Jobs were a career-long commitment, in which people worked for a single employer until they retired. Companies set aside funds to support workers when they became too old to be productive. In contrast, today's financial landscape, as discussed in this review of Alleviate Financial Solutions, has shifted significantly, affecting how individuals plan for retirement.
That Was Then — Now…
These days, dual incomes are necessity if people are going to afford to buy a home. Most people are on their own when it comes to saving for retirement. Living costs are the highest in history. And, debt has become a significant obstacle to getting ahead.
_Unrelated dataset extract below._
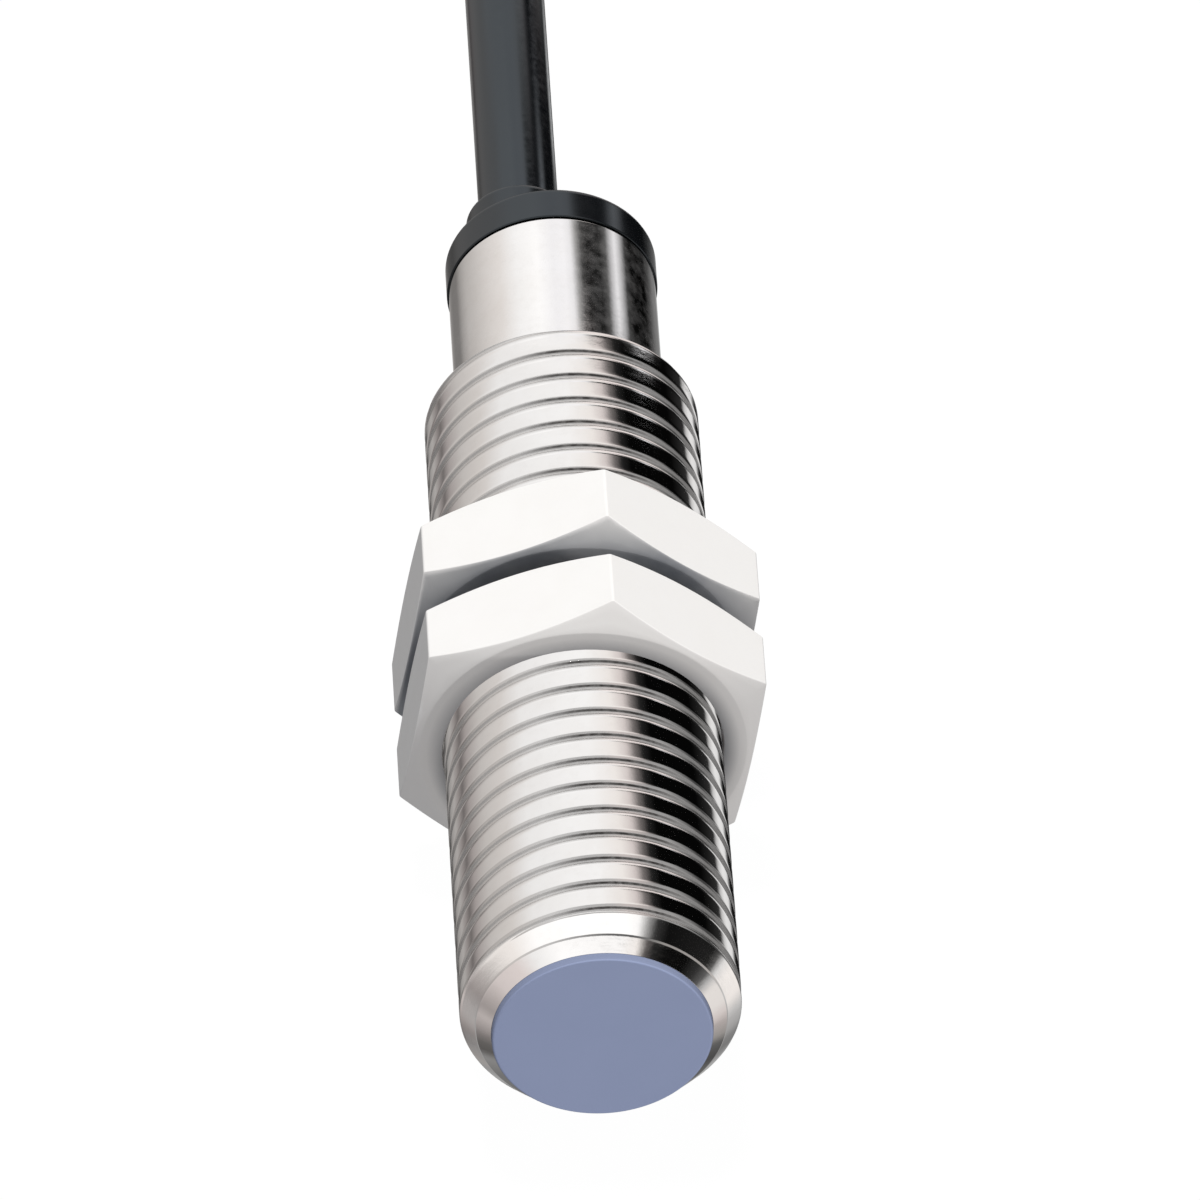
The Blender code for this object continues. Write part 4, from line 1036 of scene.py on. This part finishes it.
COMPONENTS = {
    "oscillator_ic": ("chip_black", dict(PACKAGE, share=0.655)),
    "output_transistor": ("chip_black", dict(PACKAGE, share=0.585)),
    "suppressor_diode": ("chip_black", dict(
        kind="chip", axis=0, share=0.57, body=(0.020, 0.020, 0.021), shade=(0.030, 0.030, 0.031),
        mark=(0.55, 0.55, 0.53))),
    "timing_capacitor": ("chip_ceramic", dict(
        kind="ceramic", axis=1, share=0.56, body=(0.40, 0.27, 0.15), shade=(0.47, 0.33, 0.20))),
    "trim_resistor": ("chip_black", RESISTOR),
    "smoothing_capacitor": ("tantalum_yellow", dict(
        kind="tantalum", axis=1, share=0.56, body=(0.74, 0.42, 0.06), shade=(0.68, 0.37, 0.05),
        mark=(0.25, 0.12, 0.03))),
    "load_resistor": ("chip_black", RESISTOR),
    "led_resistor": ("chip_black", RESISTOR),
    "protection_diode": ("diode_glass", dict(
        kind="glass", axis=1, share=0.71, body=(0.52, 0.17, 0.07), shade=(0.60, 0.24, 0.10),
        roughness=0.16, mark=(0.03, 0.03, 0.03))),
}


def carry(name, material):
    """Gives a CAD node that stays in view its material."""
    node = frame["nodes"][name]
    node.data.materials.clear()
    node.data.materials.append(material)
    for polygon in node.data.polygons:
        polygon.material_index = 0


for name, (material, slot) in CARRIED.items():
    carry(name, material)
for name, (slot, settings) in COMPONENTS.items():
    carry(name, component_look(name, **settings))
carry("indicator_led", LED_RED)

# ------------------------------------------------------------------ camera
CAMERA_AT = Vector((-0.02616062, -0.53738133, 0.55227672))
CAMERA_TURN, CAMERA_RISE = math.radians(-2.775), math.radians(44.376)
back = Vector((math.sin(CAMERA_TURN) * math.cos(CAMERA_RISE),
               -math.cos(CAMERA_TURN) * math.cos(CAMERA_RISE), math.sin(CAMERA_RISE)))
lens_data = bpy.data.cameras.new("camera")
lens_data.lens = 547.07
lens_data.sensor_width = 36.0
lens_data.clip_start, lens_data.clip_end = 0.05, 20.0
camera = bpy.data.objects.new("camera", lens_data)
SCENE.collection.objects.link(camera)
camera.location = CAMERA_AT
camera.rotation_mode = "QUATERNION"
camera.rotation_quaternion = (-back).to_track_quat("-Z", "Y")
SCENE.camera = camera

# ------------------------------------------------------------------ floor and world
WHITE = (1.0, 1.0, 1.0)
# What the floor and the world give to every ray that doesn't come from the camera.
DIM = dict(colour=(0.84, 0.90, 1.0), strength=0.17)


def floor_look():
    """Glowing white to the camera, a dim glow to other rays, and clear from below."""
    look = Look("floor_white")
    shown = look.glow(colour=WHITE, strength=0.99)
    lit = look.node("ShaderNodeBsdfDiffuse")
    look.feed(lit.inputs["Color"], (0.02, 0.02, 0.02))
    both = look.node("ShaderNodeAddShader")
    look.feed(both.inputs[0], shown)
    look.feed(both.inputs[1], lit.outputs[0])
    from_camera = look.node("ShaderNodeLightPath").outputs["Is Camera Ray"]
    above = look.pick(from_camera, look.glow(**DIM), both.outputs[0])
    below = look.node("ShaderNodeNewGeometry").outputs["Backfacing"]
    clear = look.node("ShaderNodeBsdfTransparent").outputs[0]
    return look.output(look.pick(below, above, clear))


floor_mesh = bpy.data.meshes.new("floor")
with editing(floor_mesh) as edit:
    bmesh.ops.create_grid(edit, x_segments=8, y_segments=8, size=6.0)
floor = bpy.data.objects.new("floor", floor_mesh)
floor.location = (0.0, 0.0, CAD_BOX[0].z - 0.02 * MM)
SCENE.collection.objects.link(floor)
floor_material = floor_look()
floor_material.cycles.emission_sampling = "NONE"
floor_mesh.materials.append(floor_material)
floor.visible_glossy = False

world = bpy.data.worlds.new("studio")
SCENE.world = world
look = Look("studio", world)
seen = look.glow(colour=WHITE, strength=1.05, kind="ShaderNodeBackground")
dim = look.glow(**DIM, kind="ShaderNodeBackground")
from_camera = look.node("ShaderNodeLightPath").outputs["Is Camera Ray"]
look.output(look.pick(from_camera, dim, seen), kind="ShaderNodeOutputWorld")
world.cycles_visibility.glossy = False


# ------------------------------------------------------------------ soft lights
def soft_sun(name, towards, energy, spread, colour):
    """A sun that stands in the direction towards; spread is its width in degrees."""
    data = bpy.data.lights.new(name, "SUN")
    data.energy = energy
    data.angle = math.radians(spread)
    data.color = colour
    made = bpy.data.objects.new(name, data)
    SCENE.collection.objects.link(made)
    made.rotation_mode = "QUATERNION"
    made.rotation_quaternion = Vector(towards).to_track_quat("Z", "Y")
    made.visible_glossy = False


soft_sun("key", towards=(-0.08, 0.10, 0.99), energy=3.35, spread=12.0, colour=(1.0, 0.99, 0.975))
soft_sun("fill", towards=(-0.02, -0.998, 0.055), energy=0.98, spread=6.0,
         colour=(1.0, 0.965, 0.945))
soft_sun("side", towards=(0.93, -0.36, 0.06), energy=1.05, spread=6.0, colour=(1.0, 0.97, 0.945))

# ------------------------------------------------------------------ reflection tent
# A soft white tent with black flags, a wide tube round the barrel's axis, seen only in
# reflections. Each part of it is what one kind of surface shows.
TENT_R = 100.0 * MM
WARM, COOL, ROSE = (1.0, 0.960, 0.930), (0.975, 0.975, 1.0), (1.0, 0.915, 0.895)

# Stripes are (degrees on the barrel from the top towards +X, brightness, tint if not white).
TAIL_STRIPES = [
    (-88, 0.45, WARM), (-83, 0.26, WARM), (-77, 0.20, WARM), (-69, 0.21, WARM), (-64, 0.38, WARM),
    (-58, 0.52, WARM), (-50, 0.62, WARM), (-42, 0.74, WARM), (-32, 0.86, WARM), (-22, 1.05),
    (-10, 1.16), (-1, 1.06, COOL), (5, 1.10, COOL), (9, 0.98, COOL), (12, 0.36), (15, 0.05),
    (18, 0.014), (26, 0.016), (30, 0.10), (33, 0.60, COOL), (36, 0.95, COOL), (39, 0.62, COOL),
    (43, 0.05), (47, 0.004), (60, 0.002), (65, 0.07), (72, 0.20), (77, 0.22), (82, 0.42),
    (88, 0.55),
]
THREAD_STRIPES = [
    (-88, 0.22, WARM), (-84, 0.05, WARM), (-79, 0.34, WARM), (-73, 0.45, WARM), (-68, 0.32, ROSE),
    (-64, 0.17, ROSE), (-59, 0.40, ROSE), (-50, 0.60, WARM), (-38, 0.74, WARM), (-28, 0.96),
    (-10, 1.04), (0, 1.06), (10, 0.98, WARM), (15, 0.74, ROSE), (18.5, 0.20, ROSE), (22, 0.018),
    (26, 0.002), (48, 0.002), (53, 0.012), (59, 0.03), (61.5, 0.62), (65, 0.88), (69.5, 0.80),
    (72, 0.20), (74, 0.006), (79, 0.006), (84, 0.10), (87, 0.32), (89, 0.45),
]
CONE_STRIPES = [
    (-130, 0.40), (-122, 0.32), (-116, 0.37, WARM), (-110, 0.30, WARM), (-104, 0.18, ROSE),
    (-98, 0.26, ROSE), (-92, 0.38, ROSE), (-86, 0.52, ROSE), (-79, 0.66, ROSE), (-73, 0.46, ROSE),
    (-66, 0.68, ROSE), (-56, 0.88, WARM), (-42, 1.0, WARM), (-30, 1.2), (-8, 1.25), (10, 1.25),
    (16, 1.15), (20, 0.42), (24, 0.04), (30, 0.006), (54, 0.015), (58, 0.08), (62, 0.85),
    (68, 1.08, WARM), (80, 0.98, WARM), (88, 0.62), (92, 0.50), (98, 0.41), (104, 0.25),
    (110, 0.21), (116, 0.28), (124, 0.43),
]
MOUTH_STRIPES = [
    (-124, 0.19), (-116, 0.24), (-110, 0.28), (-104, 0.115, WARM), (-98, 0.14, WARM),
    (-92, 0.24, ROSE), (-88, 0.36, ROSE), (-80, 0.54, ROSE), (-73, 0.38, ROSE), (-66, 0.50, ROSE),
    (-56, 0.72, ROSE), (-42, 0.82, ROSE), (-32, 1.0), (-20, 1.18), (8, 1.15), (15.5, 1.05, WARM),
    (20, 0.14, ROSE), (24, 0.018), (30, 0.004), (42, 0.004), (50, 0.035), (56, 0.12), (60, 0.55),
    (65, 0.88, WARM), (76, 0.86, WARM), (84, 0.72, ROSE), (89, 0.50, ROSE), (98, 0.35, WARM),
    (104, 0.13), (110, 0.10), (116, 0.078), (124, 0.13),
]
SHOULDER_STRIPES = [(angle + 5 if 9 < angle < 27 else angle, *rest)
                    for angle, *rest in THREAD_STRIPES]
RIDGE_STRIPES = [  # seen by the rounded edge between the mouth chamfer and the cone
    (-88, 0.40), (-70, 0.34, ROSE), (-45, 0.66, WARM), (-25, 0.62), (-8, 0.34), (4, 0.16),
    (14, 0.12), (22, 0.20), (30, 0.36, WARM), (50, 0.40, WARM), (62, 0.55, WARM), (76, 0.60),
    (88, 0.40),
]
NEAR_STRIPES = [  # seen by the groove walls that face the camera
    (-88, 0.30), (-80, 0.13, WARM), (-71, 0.38, WARM), (-61, 0.17, ROSE), (-51, 0.48, WARM),
    (-40, 0.56, WARM), (-20, 0.70), (-5, 0.52), (5, 0.54), (12, 0.66, ROSE), (18, 0.56, ROSE),
    (25, 0.36), (32, 0.38), (40, 0.22), (48, 0.06), (54, 0.06), (59, 0.22), (66, 0.20), (71, 0.10),
    (75, 0.12), (80, 0.30), (88, 0.40),
]
FAR_STRIPES = [  # seen by the groove walls that face away
    (-88, 0.30), (-80, 0.26, WARM), (-60, 0.32, ROSE), (-50, 0.52, WARM), (-40, 0.64, WARM),
    (-20, 0.86), (-5, 0.64), (5, 0.66), (12, 1.0, ROSE), (20, 1.0, ROSE), (32, 0.85, ROSE),
    (40, 0.80, ROSE), (46, 0.50), (51, 0.20), (57, 0.03), (62, 0.02), (70, 0.05), (80, 0.20),
    (88, 0.32),
]


def tent_place(degrees, radius, y, tilt=0.0):
    """The tent's angle in degrees and its station that a point of the barrel reflects.

    tilt leans the surface from facing straight out towards facing -Y.
    """
    t = math.radians(degrees)
    normal = Vector((math.sin(t) * math.cos(tilt), -math.sin(tilt), math.cos(t) * math.cos(tilt)))
    point = Vector((radius * math.sin(t), y, radius * math.cos(t)))
    view = (CAMERA_AT - point).normalized()
    ray = 2 * normal.dot(view) * normal - view
    # The quadratic for where the ray meets the tube
    a = ray.x * ray.x + ray.z * ray.z
    b = 2 * (point.x * ray.x + point.z * ray.z)
    c = point.x * point.x + point.z * point.z - TENT_R ** 2
    hit = point + ray * ((-b + math.sqrt(b * b - 4 * a * c)) / (2 * a))
    return math.degrees(math.atan2(hit.x, hit.z)), hit.y


def ramp_stops(stripes, radius, y, tilt=0.0):
    """Ramp stops round the tent for stripes as a surface at radius, y and tilt shows them."""
    made = []
    for degrees, level, *tint in stripes:
        colour = tuple(level * channel for channel in (tint[0] if tint else WHITE))
        made.append((tent_place(degrees, radius, y, tilt)[0], colour))
    made.sort()
    return [((degrees + 180.0) / 360.0, colour) for degrees, colour in made]


def tent_look():
    """The bands of stripes, from the front of the tube to the back, faded into each other."""
    look = Look("tent")
    x, y, z = look.split(look.coords())
    turn = look.plus(look.calc("DIVIDE", look.calc("ARCTAN2", x, z), 2 * math.pi), 0.5)

    def band(stripes, radius=THREAD_R, y=10 * MM, tilt=0.0):
        return look.ramp(turn, ramp_stops(stripes, radius, y, tilt))

    thread = band(THREAD_STRIPES)
    tail = band(TAIL_STRIPES, radius=TAIL_R, y=41 * MM)
    cone = band(CONE_STRIPES, radius=5.7 * MM, y=1.3 * MM, tilt=math.radians(38.4))
    mouth = band(MOUTH_STRIPES, radius=5.0 * MM, y=0.4 * MM, tilt=math.atan(1.295))
    ridge = band(RIDGE_STRIPES, radius=RIM_R, y=RIM_Y, tilt=math.radians(45))
    before = band(SHOULDER_STRIPES, tilt=math.radians(6))
    behind = band(SHOULDER_STRIPES, tilt=math.radians(-6))
    near = band(NEAR_STRIPES, tilt=math.radians(13))
    far = band(FAR_STRIPES, tilt=math.radians(-13))

    # Where the bands meet moves along the tube from its top to its bottom.
    low_down = look.calc("SUBTRACT", 1.0, look.calc("DIVIDE", z, TENT_R / MM))
    tail_from = (tent_place(0, THREAD_R, 36.9 * MM)[1] + tent_place(0, TAIL_R, 37.4 * MM)[1])

    def line(slope, start):
        """A station in millimetres: start at the tube's top, and slope more by mid-height."""
        return look.calc("MULTIPLY_ADD", low_down, slope, start)

    def past(edge, soft):
        return look.span(look.calc("SUBTRACT", y, edge), over=(-soft, soft))

    mouth_end = look.calc("MAXIMUM", line(slope=66.0, start=-105.0),
                          line(slope=160.0, start=-270.0))
    cone_end = look.calc("MAXIMUM", line(slope=31.0, start=-30.0),
                         line(slope=100.0, start=-125.0))
    thread_end = line(slope=1.9, start=tail_from / 2 / MM)
    near_end = look.calc("MINIMUM", line(slope=30.0, start=62.0), 80.0)
    far_from = look.calc("MAXIMUM", line(slope=-180.0, start=300.0), 175.0)
    ridge_half = line(slope=-13.0, start=28.0)
    light = mouth
    for factor, next_band in (
            (past(look.calc("SUBTRACT", mouth_end, ridge_half), soft=3.0), ridge),
            (past(look.plus(mouth_end, ridge_half), soft=3.0), cone),
            (past(cone_end, soft=4.0), near),
            (past(near_end, soft=4.0), before),
            (look.span(y, over=(86.0, 92.0)), thread),
            (past(thread_end, soft=0.5), tail),
            (look.span(y, over=(158.0, 162.0)), behind),
            (past(far_from, soft=8.0), far)):
        light = look.mix(factor, light, next_band)

    # Full strength until the light path has bounced off a diffuse surface, then faint.
    depth = look.node("ShaderNodeLightPath").outputs["Diffuse Depth"]
    strength = look.blend(look.calc("LESS_THAN", depth, 0.5), 0.05, 1.0)
    return look.output(look.glow(light, strength))


tent_mesh = bpy.data.meshes.new("reflection_tent")
verts, faces = lathe_mesh([(0.0, -0.5), (TENT_R, -0.5), (TENT_R, 1.0), (0.0, 1.0)], 128)
tent_mesh.from_pydata(verts, [], faces)
with editing(tent_mesh) as edit:
    bmesh.ops.remove_doubles(edit, verts=edit.verts, dist=1e-6)
tent = bpy.data.objects.new("reflection_tent", tent_mesh)
SCENE.collection.objects.link(tent)
tent_material = tent_look()
tent_material.cycles.emission_sampling = "NONE"
tent_mesh.materials.append(tent_material)
tent.visible_camera = False
tent.visible_diffuse = False
tent.visible_shadow = False
tent.visible_transmission = False
tent.visible_volume_scatter = False

SCENE.view_settings.view_transform = "Standard"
As a result, more people than ever before are going into retirement with debt.
Given the fact that retirement typically means living on a fixed income—usually a smaller one than when you were working—paying off debt in retirement can impose certain hardships. That said, the following tips have proven effective for others; perhaps they can work for you too.
1. Stop Creating Debt
As much of a “Well, duh!” moment as that might have been for you, far too many people continue racking up debt on fixed incomes. People think they’ll spend less in retirement. However, while many of the expenses associated with going to work do go away, others pop up to take their places. Spending freely because it feels like your costs have gone down is a mistake, especially when that spending entails taking on more debt.
2. Consider Debt Consolidation
In some cases, taking out an unsecured personal loan to combine all of your debts into one can be a smart move. What is an unsecured personal loan? Also known as a signature loan, this is one for which you aren’t required to pledge collateral. They do come with a slightly higher interest rate, however you won’t lose any property if you’re forced to default. Combining your debts in this fashion gives you a single payment with which to deal each month, it can also lower your monthly expenses.
3. Make More Money
Here again, you’re probably thinking, “Tell me something I didn’t already know.” As obvious as it might seem, the idea of picking up a job in retirement might be less than appealing to many people. However, when debt is a factor, bringing in more money can be a real game changer. In fact, it’s probably the least painful option you’ll have. Moreover, depending upon the nature of the work you get, you could pick up medical, dental and vision benefits along with those additional funds.
4. Move Into a Smaller Place
Yes, you’ve lived in that house for 30 years and yes; it’s all paid off. Yes, it’s full of memories. And yes, it’s where the family gathers for the holidays. However, if it’s just you and your spouse, do you really need all that space anymore? Selling the big house, using some of the proceeds to get a smaller place and eliminating debt with the rest has worked for a lot of people in your situation. This is especially true if you live in an area in which housing prices have risen dramatically. Moreover, a smaller place will require less cash to keep up, especially if it’s newer and more energy efficient.
These four tips can help make dealing with debt in retirement easier to accomplish. There are other more drastic means out there, but these are the easiest ones to consider first. Tactics like reverse mortgages, using retirement funds to eliminate debt, filing for bankruptcy protection and cashing out life insurance polices are also effective. However the downsides of those approaches are rather steep.
Give these ideas a shot first, then see where you need to go from there.